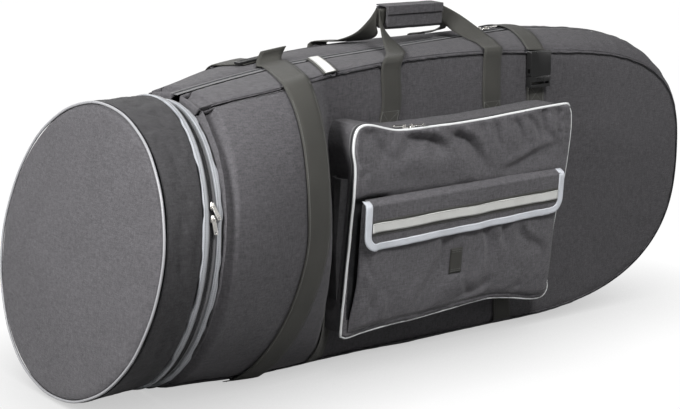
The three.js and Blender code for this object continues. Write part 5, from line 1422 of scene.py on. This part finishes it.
class GIGBAG_OT_shoulder_straps(bpy.types.Operator):
    """Two padded shoulder straps with webbing and plates on the rear"""
    bl_idname = "gigbag.shoulder_straps"
    bl_label = "Shoulder straps"

    def execute(self, context):
        for name in ("upper", "lower"):
            pad = soft_piece(f"shoulder_pad_{name}", f"shoulder_strap_{name}", (dark_nylon(),), 2.6 * MM, 3,
                             self.creases)
            fit(pad, SHELL, f"shoulder_strap_{name}", "nylon_dark")
            node = f"shoulder_webbing_{name}"
            strap(f"shoulder_web_{name}", node, cross_box(26, 32, 7), sway=0)
            rigid_piece(f"shoulder_lock_{name}", black_plastic(), SHELL, 0.6 * MM, "buckle_plastic")
        return {"FINISHED"}

    def creases(self, points, normals, away):
        return smooth(away, 0, 10 * MM) * (1.1 * MM * wave(points, 34 * MM, 3.3, (0.6, 1, 1.6)))


# Front pocket, in its own millimetres: x to the right, out to the viewer, z up

FLAP_OUT = 13.6             # back of the flap before the pocket's front
FLAP_SHEET = 2.4
FLAP_LEFT, FLAP_RIGHT, FLAP_CORNER = 22, 457, 26
BIND_WIDTH = 12


def pocket_outline(count=420):
    """The piping's middle line as x and z, taken from the pocket front's own outline."""
    bm = bmesh.new()
    bm.from_mesh(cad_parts["pocket_front"].data)
    bmesh.ops.remove_doubles(bm, verts=bm.verts, dist=SAME_POINT)
    bmesh.ops.dissolve_limit(bm, angle_limit=0.01, verts=bm.verts, edges=bm.edges)
    face = max(bm.faces, key=lambda f: f.calc_area() * f.normal.dot(Vector(POCKET.out)))
    x, _, z = POCKET.local([v.co for v in face.verts])
    bm.free()
    line = np.stack([x, z], axis=1)
    area = (line[:, 0] * np.roll(line[:, 1], -1) - np.roll(line[:, 0], -1) * line[:, 1]).sum()
    if area < 0:
        line = line[::-1]
    return inset(curve_through(line, count, closed=True), -2.7)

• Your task
Restate the whole of the material exactly.

• Response
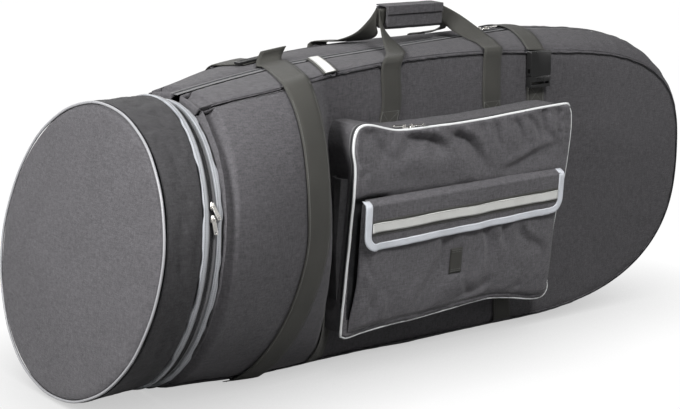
The three.js and Blender code for this object continues. Write part 5, from line 1422 of scene.py on. This part finishes it.
class GIGBAG_OT_shoulder_straps(bpy.types.Operator):
    """Two padded shoulder straps with webbing and plates on the rear"""
    bl_idname = "gigbag.shoulder_straps"
    bl_label = "Shoulder straps"

    def execute(self, context):
        for name in ("upper", "lower"):
            pad = soft_piece(f"shoulder_pad_{name}", f"shoulder_strap_{name}", (dark_nylon(),), 2.6 * MM, 3,
                             self.creases)
            fit(pad, SHELL, f"shoulder_strap_{name}", "nylon_dark")
            node = f"shoulder_webbing_{name}"
            strap(f"shoulder_web_{name}", node, cross_box(26, 32, 7), sway=0)
            rigid_piece(f"shoulder_lock_{name}", black_plastic(), SHELL, 0.6 * MM, "buckle_plastic")
        return {"FINISHED"}

    def creases(self, points, normals, away):
        return smooth(away, 0, 10 * MM) * (1.1 * MM * wave(points, 34 * MM, 3.3, (0.6, 1, 1.6)))


# Front pocket, in its own millimetres: x to the right, out to the viewer, z up

FLAP_OUT = 13.6             # back of the flap before the pocket's front
FLAP_SHEET = 2.4
FLAP_LEFT, FLAP_RIGHT, FLAP_CORNER = 22, 457, 26
BIND_WIDTH = 12


def pocket_outline(count=420):
    """The piping's middle line as x and z, taken from the pocket front's own outline."""
    bm = bmesh.new()
    bm.from_mesh(cad_parts["pocket_front"].data)
    bmesh.ops.remove_doubles(bm, verts=bm.verts, dist=SAME_POINT)
    bmesh.ops.dissolve_limit(bm, angle_limit=0.01, verts=bm.verts, edges=bm.edges)
    face = max(bm.faces, key=lambda f: f.calc_area() * f.normal.dot(Vector(POCKET.out)))
    x, _, z = POCKET.local([v.co for v in face.verts])
    bm.free()
    line = np.stack([x, z], axis=1)
    area = (line[:, 0] * np.roll(line[:, 1], -1) - np.roll(line[:, 0], -1) * line[:, 1]).sum()
    if area < 0:
        line = line[::-1]
    return inset(curve_through(line, count, closed=True), -2.7)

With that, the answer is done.